Upon reaching the SIR, scribes then put the A4 (specifically, the 141 hp/320 NM 2.0L TDI variant) through its paces through the long straights and tight corners of the track's weekday setup, plus a slalom section (marked by a long row of strategically placed pylons) installed by head marshal Kookie Ramirez to show the B8's handling and steering capability. On the straights the A4 effortlessly reaches 120 kph without you knowing it, thanks to the vastly reduced noise, vibration and harshness (NVH) levels that are significantly better than in the B7 (chassis code for the previous model A4). Toss in an eight-speed automatic (with Multitronic manual mode and even gear ratios) and the A4 gets a close-to-perfect balance between outright power and fuel efficiency, rarely moving gears and only overriding the driver choice of gears on inclines.
On SIR's lefthand hairpins and cramped chicanes (plus the installed slalom course), the A4 provides steak knife-sharp handling (with roadholding up to 110 kph) and steering despite the use of electric power assist. Quick science lesson: Normally electric power assisted steering (EPS) reduces steering feedback sharpness due to the constant search of the steering column's built-in electric motor to get consistent steering feedback. On hydraulic power-assisted steering, when you hit a rut or bump, the power steering fluid inside the steering column gets in flux. The result is a magnification of the force sent to the wheel, then to the steering column/steering wheel and to your fingertips.
On the current A4, the Audi Dynamic Steering (which also includes EPS) features a rack that is now mounted low in the engine bay's front AND close to the front wheels, providing more direct steering action. The steering wheel goes from lock to lock in just 2.2 turns, so it responds to inputs quickly and relays information back from the ECU (electronic control unit) with added clarity. Less corrections on steering wheel movement on hairpins and medium sweepers are evident than in the previous model, helped immensely by the Continental SportContact 2 225/50R17s, which provide better road feedback and roadholding than the Dunlop 17-inchers tires commonly shod on the previous A4.

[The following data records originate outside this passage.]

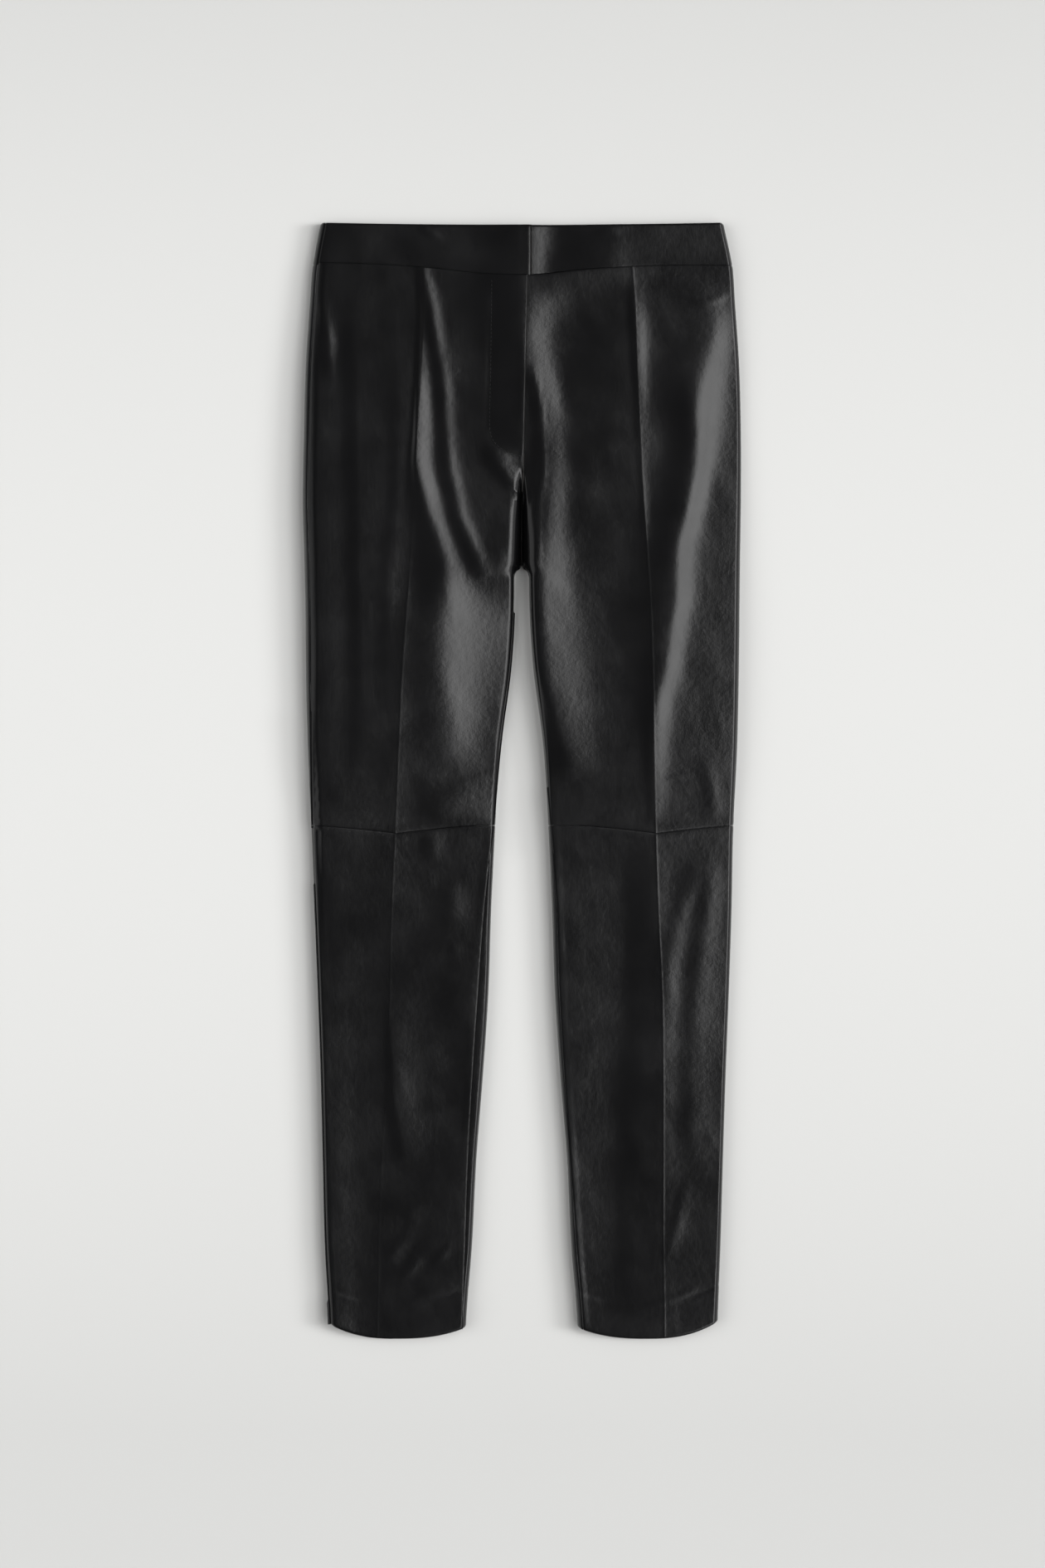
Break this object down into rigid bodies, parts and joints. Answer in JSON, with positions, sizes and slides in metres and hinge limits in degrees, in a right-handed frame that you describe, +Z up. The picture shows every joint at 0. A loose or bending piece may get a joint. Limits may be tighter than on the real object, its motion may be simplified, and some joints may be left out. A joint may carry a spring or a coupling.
{
  "type": "leather trousers",
  "caption": "Straight-leg black leather trousers laid flat, front up, with waistband, fly front, pressed creases, knee seams and turned-up hems.",
  "frame": {"origin": "on the surface the trousers lie on, at the middle of their outline", "axes": "+X towards the wearer's left, +Y from hems to waist, +Z up out of the front"},
  "size_m": [0.3965, 1.008, 0.0246],
  "materials": {
    "panel_leather": "black nappa, satin, fine grain",
    "band_leather": "black nappa, satin, folded double"
  },
  "bodies": {
    "root": {"front_thigh_r": "panel_leather", "front_thigh_l": "panel_leather", "front_shin_r": "panel_leather", "front_shin_l": "panel_leather", "back_thigh_r": "panel_leather", "back_thigh_l": "panel_leather", "back_shin_r": "panel_leather", "back_shin_l": "panel_leather", "waistband_front_r": "band_leather", "waistband_front_l": "band_leather", "waistband_back": "band_leather"}
  },
  "joints": []
}
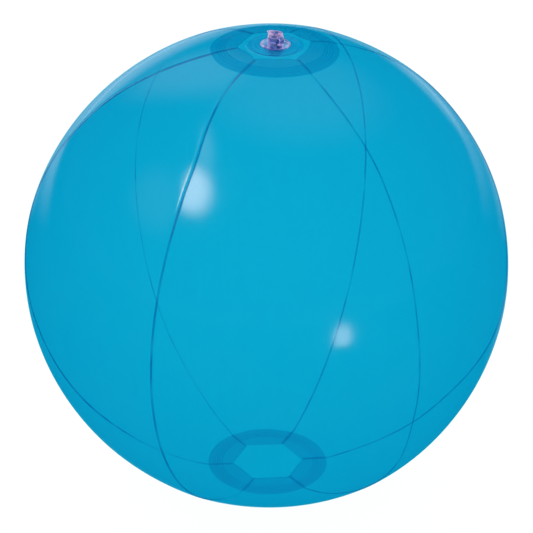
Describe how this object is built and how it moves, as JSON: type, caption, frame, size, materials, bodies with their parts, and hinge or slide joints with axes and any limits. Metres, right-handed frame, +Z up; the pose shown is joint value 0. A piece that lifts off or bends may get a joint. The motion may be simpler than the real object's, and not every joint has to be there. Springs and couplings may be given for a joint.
{
  "type": "inflatable beach ball",
  "caption": "Round inflated ball of welded translucent film panels with a disc over each pole and a push-in valve with a tethered plug.",
  "frame": {"origin": "centre of the flat bottom disc's underside, on the ball's axis", "axes": "+Z up along the ball's axis, from the bottom disc to the valve; the panel seams start 115 degrees clockwise from +X, seen from above"},
  "size_m": [0.2586, 0.2586, 0.2602],
  "materials": {
    "film": "glossy translucent turquoise PVC film",
    "valve_pvc": "glossy clear soft PVC moulding"
  },
  "bodies": {
    "ball": {"panel_1": "film", "panel_2": "film", "panel_3": "film", "panel_4": "film", "panel_5": "film", "panel_6": "film", "top_disc": "film", "bottom_disc": "film", "valve_flange": "valve_pvc", "valve_diaphragm": "valve_pvc"},
    "stem": {"valve_stem": "valve_pvc", "plug_strap": "valve_pvc"},
    "plug": {"valve_plug": "valve_pvc"},
    "flap": {"check_flap": "valve_pvc"}
  },
  "joints": [
    {"name": "valve_push", "type": "slide", "parent": "ball", "child": "stem", "axis": [0, 0, -1], "range_m": [0, 0.005], "deforming": ["valve_diaphragm"]},
    {"name": "plug_swing", "type": "hinge", "parent": "stem", "child": "plug", "pos_m": [0.00332, -0.00512, 0.25752], "axis": [0.8387, 0.5446, 0], "range_deg": [0, 100], "deforming": ["plug_strap"]},
    {"name": "flap_open", "type": "hinge", "parent": "stem", "child": "flap", "pos_m": [-0.00212, 0.00327, 0.24997], "axis": [0.8387, 0.5446, 0], "range_deg": [0, 60], "stiffness_Nm_per_rad": 0.00005}
  ]
}
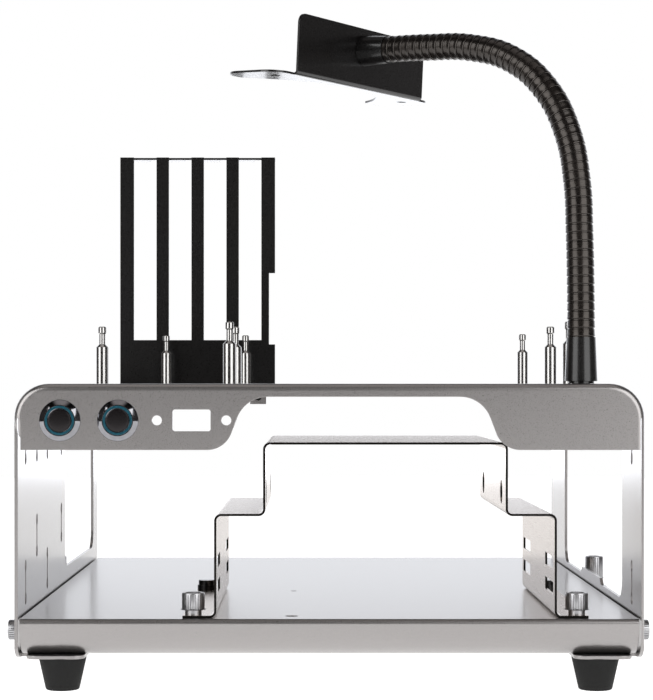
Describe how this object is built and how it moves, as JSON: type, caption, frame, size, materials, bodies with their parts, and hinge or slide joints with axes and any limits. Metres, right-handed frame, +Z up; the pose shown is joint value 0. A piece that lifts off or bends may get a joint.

The new A4 closely resembles its A5/S5 sports coupe sibling, especially at the front end. The austere Bauhaus-inspired lines of the B7 A4 remain, but more sinewy surfacing and edgy detailing give the new car a fresh appeal. Also, it moves the engine 5.9 inches rearward by mounting the differential forward of the gearbox, allowing the center line of the front wheels to be relocated closer to the nose. This results in more balanced weight distribution, resulting to less mass leading the new A4 through the corners by the nose and crisp handing. In contrast you had to provoke mild understeer in the B7 to get you through entry, playing judiciously with throttle and steering to get you to corner exit.
In creating the interior, Audi has not overlooked what was arguably one of the B7 A4's key selling points - supreme quality that makes more expensive cars look cheap by comparison. Few interiors - including the current BMW 3 Series and the Mercedes Benz C-Class - seem as well conceived and constructed. The detailing is highly impressive, especially the controls for the MMIS (Multi Media Interface System), which has a wide range of functions, including toggles for the sound and lighting systems. For Audi-philes, normally the MMIS is located right around the a/t stick, but for the B8 it finds itself right below the middle aircon vents. It can take some time to acquaint one's self with the new A4's MMIS, but once you get the hang of it you'll find that the ergonomics and operation is very much the same as in the B7.
Despite growing in every vital dimension, the B8's high shoulder line and high dashboard mounting provide a soothing feel from the driver perspective, reinforcing a sporting ambience. At the same time, it gains added seat and steering wheel adjustment (helped a lot by power-assist for the former and tilt/telescoping ability for the latter), allowing you to tailor the driving position perfectly. Rear accommodation has significantly improved by the new A4's longer wheelbase and more efficient packaging of the rear seat, with a one-and-a-half fistful of 2009 A4 rear real estate available for a rear occupant with a 5' 9" height. While the B7 eventually blossomed into a car of true desirability for keen drivers, the B8 manages to up the ante with newfound levels of response, body control and fluency.
Increases in dimensions, major attention to interior (and exterior) detail, plus noise, vibration, and harshness reduction, make the new Audi A4 a major progress. Suffice it to say, it's a major (A4)ward progress.